Second, the violation of an obligation established by the rules of an international organization, such as good faith for the UN, leads to international responsibility and its consequences. Reparation in the form of restitution means to reestablish the situation which existed before the wrongful act was committed and could lead to the irrelevance of the negative vote (article 35).
Third, a narrower path concerns the notion of countermeasure adopted by the international organization for the violation of a rule of the organization committed by its members. However, under article 22 ARIO, an international organization is entitled to take countermeasures against a member for the violation of a rule of the organization only if those rules allows it. This limit does not reflect a rule of customary law, but it was included to stress the close cooperation (sic) that should exist between an organization and its member states. One could claim that the breach of good faith by the permanent member impeded cooperation and the irrelevance of the negative vote as a countermeasure should not be precluded because of the lack of a rule of the organization.
The ICJ provisional measures issued yesterday may soon end up before the Security Council. Even if orders of the Court cannot be considered as judgments that fall under Article 94 of the UN Charter, the Court is obliged to notify them, and the Council may take further action, as it did in the past (para. 114).
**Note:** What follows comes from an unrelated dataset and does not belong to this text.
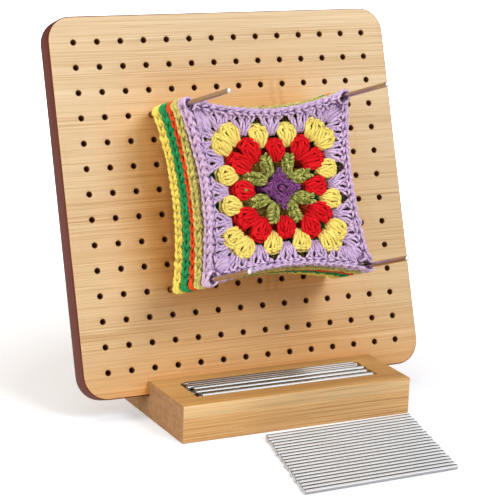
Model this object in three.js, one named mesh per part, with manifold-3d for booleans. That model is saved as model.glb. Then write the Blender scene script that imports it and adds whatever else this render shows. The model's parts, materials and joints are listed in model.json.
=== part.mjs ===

This circumstance could be the first occasion in which to test the argument of good faith, at least to put pressure on the Council members.
The General Assembly Resolution concerning the aggression against Ukraine opened new legal pathways, its consequences still to be defined. In the last couple of weeks, many certainties on which the international community was based have started collapsing leaving space for future developments. The time may have finally arrived to reconsider the rights of membership of the permanent members of the Security Council, including the right to veto.